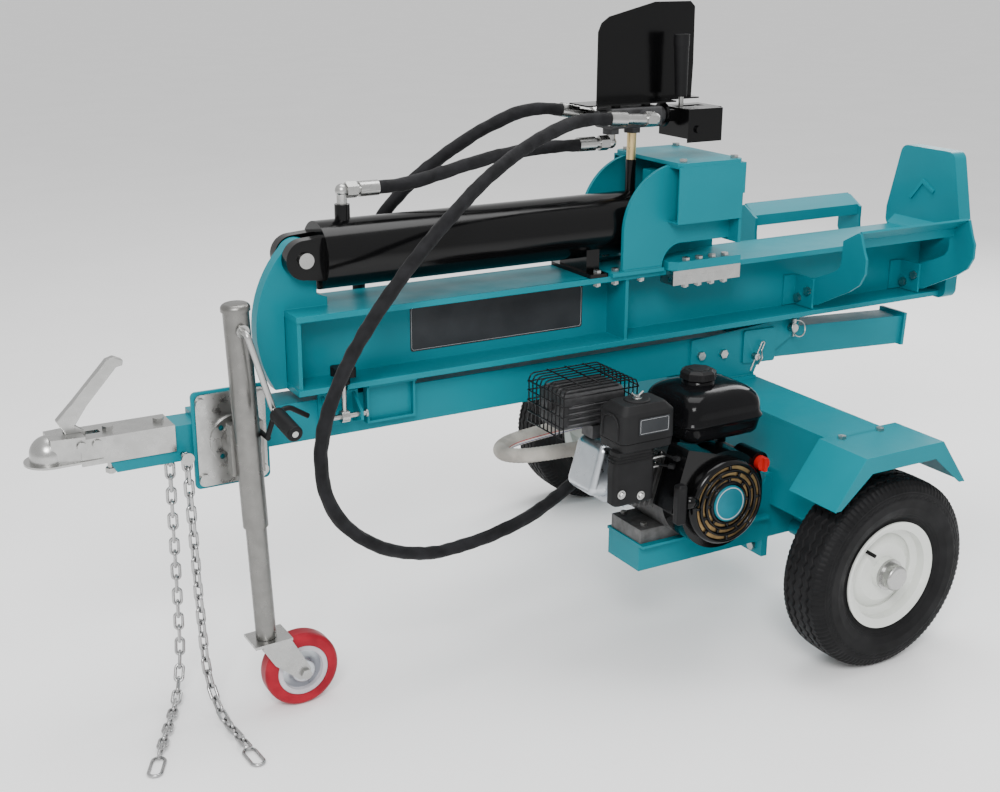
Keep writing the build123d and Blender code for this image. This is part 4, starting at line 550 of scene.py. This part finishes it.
def zigzag(turns, a):
    """Triangle wave between -1 and 1 with so many periods round the wheel."""
    t = (a * turns / (2 * math.pi)) % 1
    return 4 * abs(t - 0.5) - 1


TREAD_STEPS = 720
TREAD_GROOVES = (-0.0290, -0.0105, 0.0105, 0.0290)
GROOVE_DEPTH = 0.0052
LUG_DEPTH = 0.0018
SIDEWALL_RINGS = (0.1275, 0.1325, 0.1810)


def tyre(side):
    """Tyre with zig-zag tread grooves, shoulder lugs, sidewall rings and a moulded wavy line."""
    sign = -1 if side == "near" else 1
    outline = [(0.0455, 0.102), (0.0455, 0.121), (0.0545, 0.134), (0.0595, 0.150), (0.0605, 0.168),
               (0.0575, 0.184), (0.0520, 0.1955), (0.0430, 0.2040), (0.0300, 0.2062), (0.0, 0.2068)]
    half = ring_profile(outline, 0.0011)
    profile = half + [(-y, r) for y, r in reversed(half[:-1])]
    points, faces = [], []
    for k in range(TREAD_STEPS):
        a = 2 * math.pi * k / TREAD_STEPS
        wave = zigzag(54, a)
        for y, r in profile:
            if r > 0.1985:
                near = min(abs(y - g - 0.0030 * wave) for g in TREAD_GROOVES)
                r -= GROOVE_DEPTH * max(0.0, min(1.0, (0.0030 - near) / 0.0012))
            edge = abs(y)
            if 0.186 < r < 0.2055 and edge > 0.040:
                lug = zigzag(108, a + (0.03 if y > 0 else 0))
                r -= LUG_DEPTH * max(0.0, min(1.0, lug * 3))
            if 0.150 < r < 0.186:
                wavy = 0.1735 + 0.0022 * zigzag(72, a)
                y -= math.copysign(0.0011, y) * max(0.0, 1 - abs(r - wavy) / 0.0013)
            for ring in SIDEWALL_RINGS:
                y -= math.copysign(0.0009, y) * max(0.0, 1 - abs(r - ring) / 0.0012)
            points.append(at(0, sign * 534, 207) + Vector((r * math.cos(a), y, r * math.sin(a))))
    n = len(profile)
    for k in range(TREAD_STEPS):
        j = (k + 1) % TREAD_STEPS
        for i in range(n - 1):
            faces.append((k * n + i, j * n + i, j * n + i + 1, k * n + i + 1))
    made = piece("tread_" + side, mesh_of("tread_" + side, points, faces), "wheel_" + side, M["tyre"])
    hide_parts("tyre_" + side)


for side in ("near", "far"):
    tyre(side)


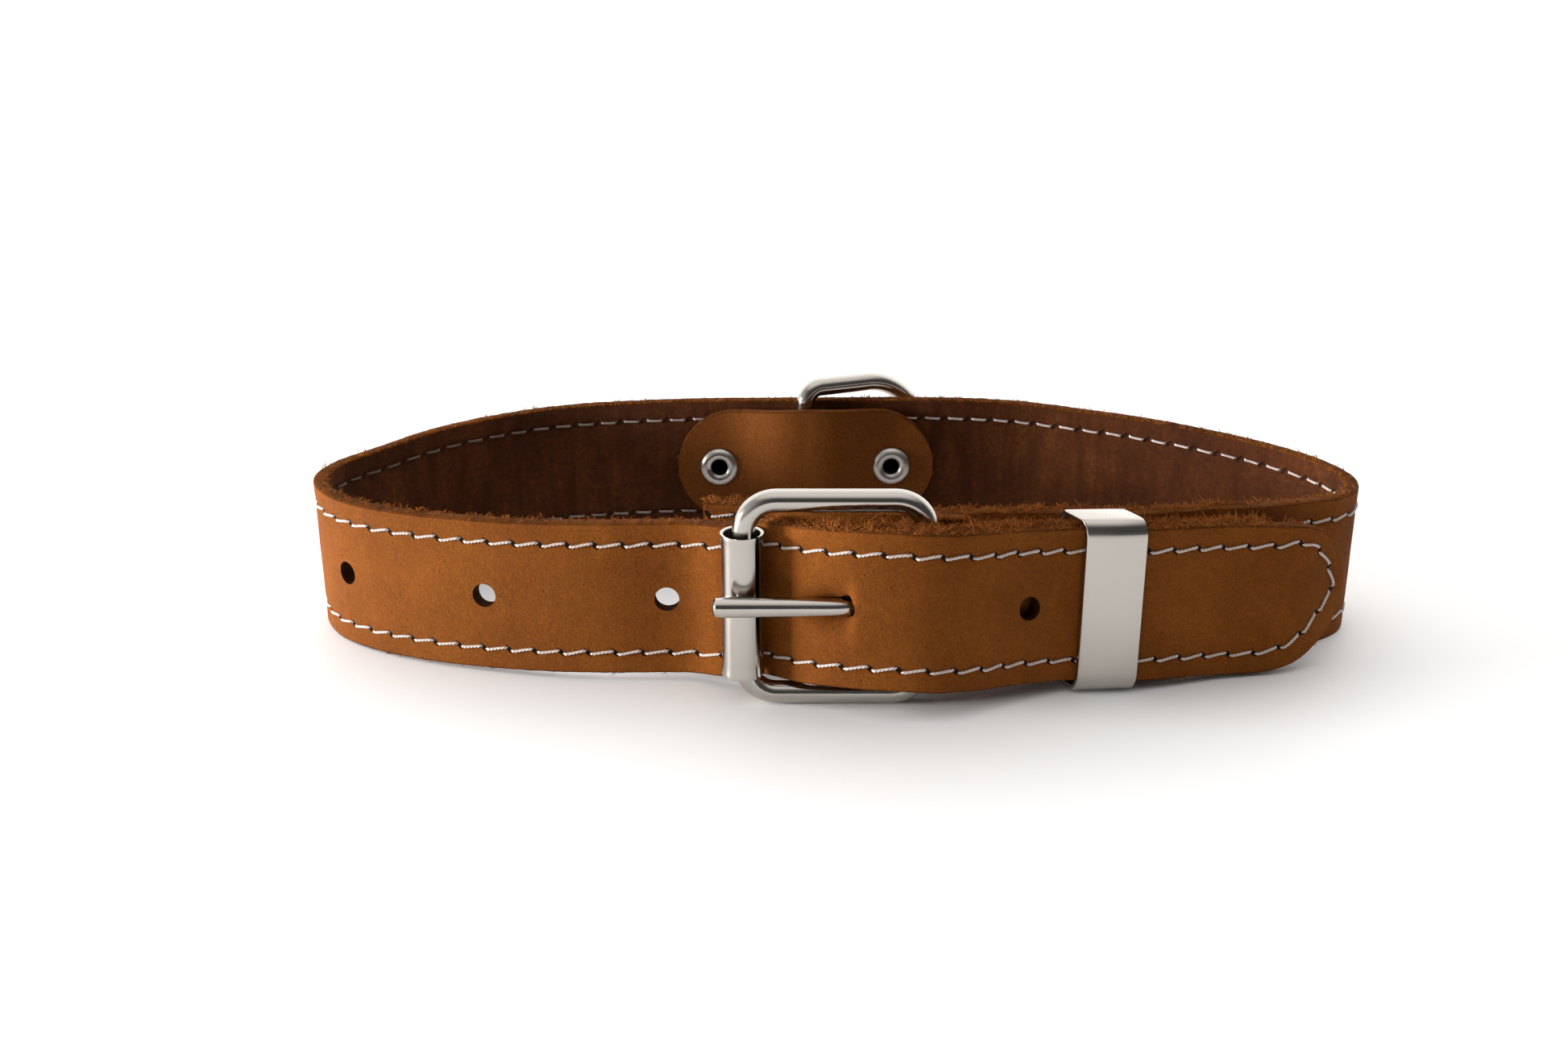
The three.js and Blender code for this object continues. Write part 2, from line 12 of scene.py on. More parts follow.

- _STATED EXERCISE_: Please return the data above exactly as given.

- _FINAL RESULT_:
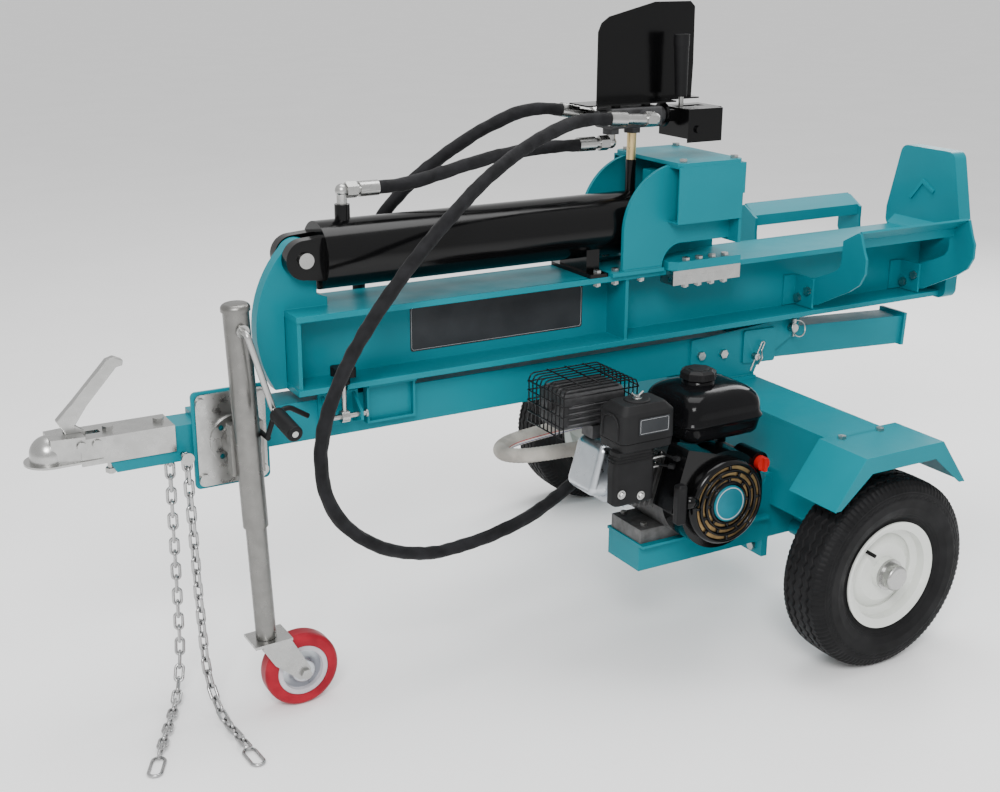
Keep writing the build123d and Blender code for this image. This is part 4, starting at line 550 of scene.py. This part finishes it.
def zigzag(turns, a):
    """Triangle wave between -1 and 1 with so many periods round the wheel."""
    t = (a * turns / (2 * math.pi)) % 1
    return 4 * abs(t - 0.5) - 1


TREAD_STEPS = 720
TREAD_GROOVES = (-0.0290, -0.0105, 0.0105, 0.0290)
GROOVE_DEPTH = 0.0052
LUG_DEPTH = 0.0018
SIDEWALL_RINGS = (0.1275, 0.1325, 0.1810)


def tyre(side):
    """Tyre with zig-zag tread grooves, shoulder lugs, sidewall rings and a moulded wavy line."""
    sign = -1 if side == "near" else 1
    outline = [(0.0455, 0.102), (0.0455, 0.121), (0.0545, 0.134), (0.0595, 0.150), (0.0605, 0.168),
               (0.0575, 0.184), (0.0520, 0.1955), (0.0430, 0.2040), (0.0300, 0.2062), (0.0, 0.2068)]
    half = ring_profile(outline, 0.0011)
    profile = half + [(-y, r) for y, r in reversed(half[:-1])]
    points, faces = [], []
    for k in range(TREAD_STEPS):
        a = 2 * math.pi * k / TREAD_STEPS
        wave = zigzag(54, a)
        for y, r in profile:
            if r > 0.1985:
                near = min(abs(y - g - 0.0030 * wave) for g in TREAD_GROOVES)
                r -= GROOVE_DEPTH * max(0.0, min(1.0, (0.0030 - near) / 0.0012))
            edge = abs(y)
            if 0.186 < r < 0.2055 and edge > 0.040:
                lug = zigzag(108, a + (0.03 if y > 0 else 0))
                r -= LUG_DEPTH * max(0.0, min(1.0, lug * 3))
            if 0.150 < r < 0.186:
                wavy = 0.1735 + 0.0022 * zigzag(72, a)
                y -= math.copysign(0.0011, y) * max(0.0, 1 - abs(r - wavy) / 0.0013)
            for ring in SIDEWALL_RINGS:
                y -= math.copysign(0.0009, y) * max(0.0, 1 - abs(r - ring) / 0.0012)
            points.append(at(0, sign * 534, 207) + Vector((r * math.cos(a), y, r * math.sin(a))))
    n = len(profile)
    for k in range(TREAD_STEPS):
        j = (k + 1) % TREAD_STEPS
        for i in range(n - 1):
            faces.append((k * n + i, j * n + i, j * n + i + 1, k * n + i + 1))
    made = piece("tread_" + side, mesh_of("tread_" + side, points, faces), "wheel_" + side, M["tyre"])
    hide_parts("tyre_" + side)


for side in ("near", "far"):
    tyre(side)


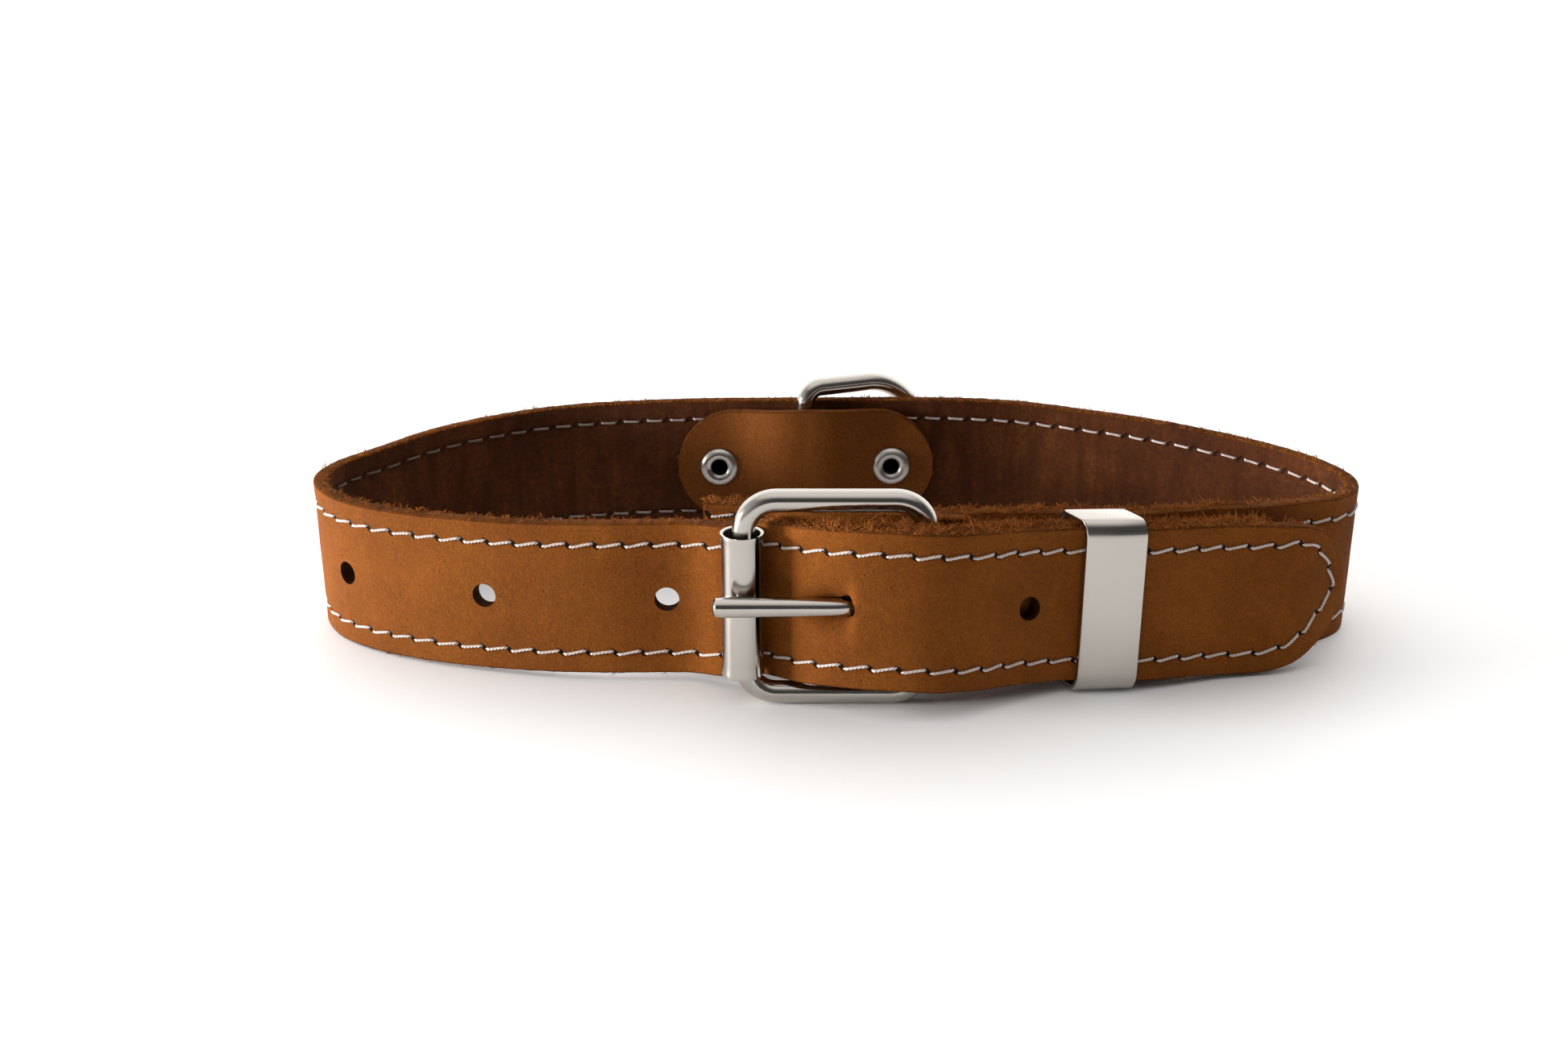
The three.js and Blender code for this object continues. Write part 2, from line 12 of scene.py on. More parts follow.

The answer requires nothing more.